A UNIVERSIDADE DE VIRGÍNIA. Esta litografia de 1856 é dedicada à universidade fundada em Charlottesville por Jefferson, que interveio pessoalmente no seu projecto; ao fundo à esquerda, encontra-se Monticello, o lugar onde o ex-presidente viveu os seus últimos anos.

Retiro em Monticello

Afastado da vida política, Jefferson encontrou finalmente o tempo necessário para se poder dedicar aos seus, assumir as suas terras e, acima de tudo, passar horas e horas entregue à leitura. Em mais do que uma ocasião, ansiara por se refugiar na sua propriedade de Monticello, mas outros valores tinham-se sobreposto. Aquela fazenda era o seu paraíso particular, o lugar de retiro que ele próprio construíra. Depois de quarenta anos dedicados à política, Jefferson pôde voltar a sentar-se calmamente a escrever aos seus velhos amigos, tanto na América como na Europa; entre eles encontrava-se John Adams, com quem se reconciliara depois de muitos anos afastados.

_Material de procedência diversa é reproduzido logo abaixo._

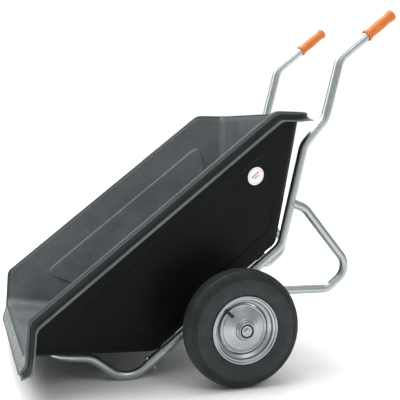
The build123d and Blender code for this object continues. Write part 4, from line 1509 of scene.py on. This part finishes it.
@dataclass
class Wheel:
    """One wheel: ribbed tyre, pressed rim and disc, hub, dust ring, washer, bolt and valve."""

    place: RimFrame
    finishes: dict
    side: str
    sign: float
    bead: float = 0.1015
    drop: float = 0.085
    half_drop: float = 0.015
    hub: float = 0.027
    hub_half: float = 0.055
    hub_bore: float = 0.0235
    bearing_face: float = 0.050
    washer_thick: float = 0.003
    bolt_flats: float = 0.017
    bolt_head: float = 0.0064
    valve_angle: float = math.radians(47)
    valve_lean: float = math.radians(42)
    valve_width: float = 1.3
    segments: int = 160
    shank: float = 0.0047
    shank_length: float = 0.020
    cone_share: float = 0.95
    cone_slope: float = math.tan(math.radians(32))
    dimple: tuple = (0.0050, 0.0046, 0.0004)
    sheet_thick: tuple = (0.0020, 0.0022)
    lug: tuple = (-52, 0.0712, 0.0028, 0.040, 0.0022)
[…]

Intelectualmente inquieto, como nos anos da sua juventude, Jefferson interessou-se pela educação. Considerava que o conhecimento era a base da virtude e da autonomia, pelo que promoveu uma campanha a favor de um sistema de educação geral na Virgínia. Convicto desta solução, em 1814 empreendeu o último grande projecto  da sua vida: a fundação da Universidade da Virgínia, cujos planos ele próprio desenhou, tal como já fizera anteriormente com outros projectos, dada a sua grande paixão pela arquitectura.

Rodeado por uma família que não parava de crescer – em 1811, nasceu o seu primeiro bisneto –, Jefferson dedicou-se a experiências botânicas, ao desenvolvimento de ferramentas, ao melhoramento da produtividade do solo e, quase até ao último dia, às observações da sua propriedade a cavalo.